Bottom-Up Processing
Also called data-based processing. Processing based on stimuli (elementary messages) in our environment.
Top-down Processing
Also called knowledge-based processing. Processing based on knowledge and memory to form a representation (perception).
Cornea
Transparent element of the eye through which light passes as it enters the eye.
Iris/Pupil
Coloured part of the eye. Muscular diaphragm that regulates entrance of light through contraction of the pupil (centre of iris).
Lens
Transparent element of the eye through which light passes after going through the cornea and aqueous humour (accommodation).
Retina
Surface on the back of the eye that contains a complex network of cells, including photoreceptor cells.
Fovea
Small area on the retina containing only colour-sensitive photoreceptors.
Optic nerve
Area of the retina where cells leave the eye and transmit action potentials to the brain. Creates a blind spot.
Photoreceptors
Responsible for the transduction of light into neural activity.
Cones
Respond better to bright light (daylight vision). Sensitive to specific wavelengths of visible light. Responsible for high-resolution (colour) vision. Around 5 million on the retina of each human eye.
3 types of cones
- S-Cones: Short-wave length cones (blues)
- M-Cones: Medium-wave length cones (yellow, greens)
- L-Cones: Long-wave length cones (orange, reds)
Rods
Respond better to dim light (nighttime vision). Sensitive to all wavelengths of visible light. Black and white vision. Very low resolution. Around 100 million rods in each human eye.
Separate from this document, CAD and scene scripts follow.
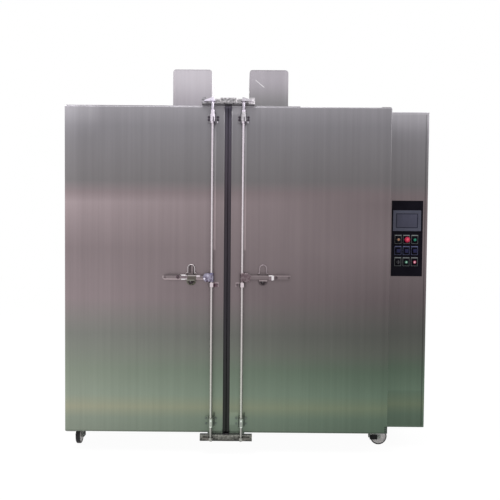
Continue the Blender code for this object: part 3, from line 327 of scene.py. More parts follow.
def front_reflection_colour(nodes):
    """The steel's display colour: painted reflections, highlights and shade on what faces the front, and a
    paler copy elsewhere.
    """
    x, y, z = nodes.place()
    span = {"Value": x, "From Min": BODY_LEFT, "From Max": BODY_RIGHT}
    across = nodes.add("ShaderNodeMapRange", span).outputs[0]
    light, loss = (nodes.by_height([(row[0], grey(row[i])) for row in FRONT_REFLECTION_BANDS]) for i in (1, 2))
    tint = nodes.by_height([(row[0], row[3]) for row in FRONT_REFLECTION_BANDS])
    deep = nodes.by_height([(row[0], [a * b for a, b in zip(row[3], DEEP_MINT)]) for row in FRONT_REFLECTION_BANDS])
    tint = nodes.mix(nodes.times(across, nodes.step(z, 0.75, 0.55)), tint, deep)
    # Painted highlights on the left edge, left top corner, cabinet top and doors' heads; painted shade at
    # their feet
    left_edge = nodes.times(nodes.step(across, 0.06, 0.0), nodes.step(z, 1.3, 2.3))
    left_corner_highlight = nodes.times(nodes.step(across, 0.12, 0.08), nodes.step(z, 2.2, 2.4))
    cabinet_top_highlight = nodes.times(nodes.step(x, BODY_RIGHT, BODY_RIGHT + 0.01), nodes.step(z, 2.2, BODY_TOP))
    head = nodes.step(z, BODY_TOP - 0.012, BODY_TOP - 0.007)
    foot = nodes.step(z, BODY_BOTTOM + 0.014, BODY_BOTTOM + 0.009)
    light = nodes.times(
        light,
        nodes.gain(nodes.times(loss, across), -1.0),
        nodes.gain(left_edge, 0.1),
        nodes.gain(left_corner_highlight, 0.1),
        nodes.gain(cabinet_top_highlight, 0.15),
        nodes.gain(nodes.times(head, nodes.step(x, *HEAD_HIGHLIGHT_STARTS)), 0.12),
        nodes.gain(foot, -0.12),
    )
    plain = nodes.scaled(nodes.mix(0.7, tint, grey(1.0)), nodes.math("MULTIPLY_ADD", light, 0.5, 0.28))
    outside = nodes.step(y, -0.65, -0.7)
    for width, height, change in front_shadows_and_reflections():
        mark = nodes.times(outside, nodes.within(x, *width, MARK_SOFTNESS[0]))
        mark = nodes.times(mark, nodes.within(z, *height, MARK_SOFTNESS[1]))
        light = nodes.times(light, nodes.gain(mark, change))
    return nodes.mix(nodes.facing_front(), plain, nodes.scaled(tint, light))


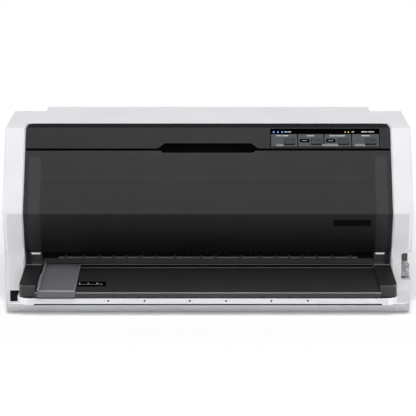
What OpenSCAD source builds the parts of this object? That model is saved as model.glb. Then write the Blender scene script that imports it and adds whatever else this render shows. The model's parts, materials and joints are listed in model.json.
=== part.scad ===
// Flatbed dot matrix printer with a hinged front cover and a front paper table.
// Millimetres. The front faces -Y, +X is the viewer's right, and the floor is Z = 0.

/* [Case] */
// Overall width of the case
case_w = 480; // [472:1:490]
// Overall depth, from the front rim to the back wall
case_d = 370; // [368:1:376]
// Overall height, from the floor to the top of the hump
case_h = 210; // [208:1:214]
// Thickness of the moulded case walls
wall = 2.6; // [2.2:0.1:2.8]
// Height of the seam between the lower and the upper case
seam_z = 13.5; // [13:0.1:14.5]
// Height of the rubber feet below the lower case
foot_h = 2; // [1.5:0.1:2.5]
// Width of each front column beside the opening
column_w = 24; // [22:0.5:26]
// Height of the knee where the front face bends
knee_z = 105.6; // [104:0.2:108]
// How far the raised middle of the top stays in from each side
hump_inset = 39; // [37:1:41]

/* [Clearances] */
// Gap between parts that stay still
fit = 0.2; // [0.1:0.05:0.3]
// Gap around parts that move
play = 0.4; // [0.35:0.05:0.5]
// Radial clearance of a pin in its bore
pin_play = 0.06; // [0.03:0.01:0.08]

/* [Control panel] */
// Height of the panel face, measured down the slope
panel_h = 26.4; // [26:0.1:27]
// Number of keys
key_count = 4; // [4:1:4]
// Width of a key
key_w = 12.2; // [10:0.1:13]
// Height of a key
key_h = 7.8; // [6:0.1:8.4]
// Spacing of the keys
key_pitch = 32; // [31:0.1:33]
// How far a key stands above the label plate
key_proud = 1.2; // [1:0.1:1.6]
// Diameter of a status lamp
lamp_d = 1.6; // [1.2:0.1:1.8]

/* [Front cover] */
// Thickness of the smoked cover
cover_t = 2.5; // [2.2:0.1:2.8]
// Gap between the panel face and the cover
cover_gap = 2.6; // [2.2:0.1:3]
// Half the width of the finger notch at its widest
notch_x = 59; // [50:1:62]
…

Location of photoreceptors on the retina
Rods are mostly found on the periphery. Cones are mostly found in the fovea.
Blind Spot
Where the optic nerve leaves the eye. There are no photoreceptors. The visual system usually fills in the blindspot with information from surrounding area.
Bipolar cells
Intermediate retinal neurons that receive input from the photoreceptors and send signals to retinal ganglion cells.
Diffuse bipolar cells
In the periphery. 1 diffuse bipolar cell responds to around 50 rods. Increased sensitivity but reduced acuity (50 rods; 1 diffuse bipolar)
Midget bipolar cells
In the fovea (centre). Receive input from a single cone and pass neural signal to a single ganglion cell (1cone: 1 midget bipolar).
Neural Convergence
Occurs when a number of neurons synapse onto a single neuron. Perception is shaped by neural convergence. Signals from rods converge more than signals from cones. Rods have better sensitivity than the cones, and cones have better acuity.
Ganglion cells
Retinal neurons that receive input from the retinal bipolar cells. Axons of ganglion cells leave the eye through the optic nerve.
M-Cell
Large ganglion cell. Mostly respond to rods via diffuse bipolar cells.
P-Cell
Small ganglion cell. Mostly respond to cones via midget bipolar cells.
A neuron’s receptive field
is the area on the receptor surface (retina) that, when stimulated, affects the firing of that neuron.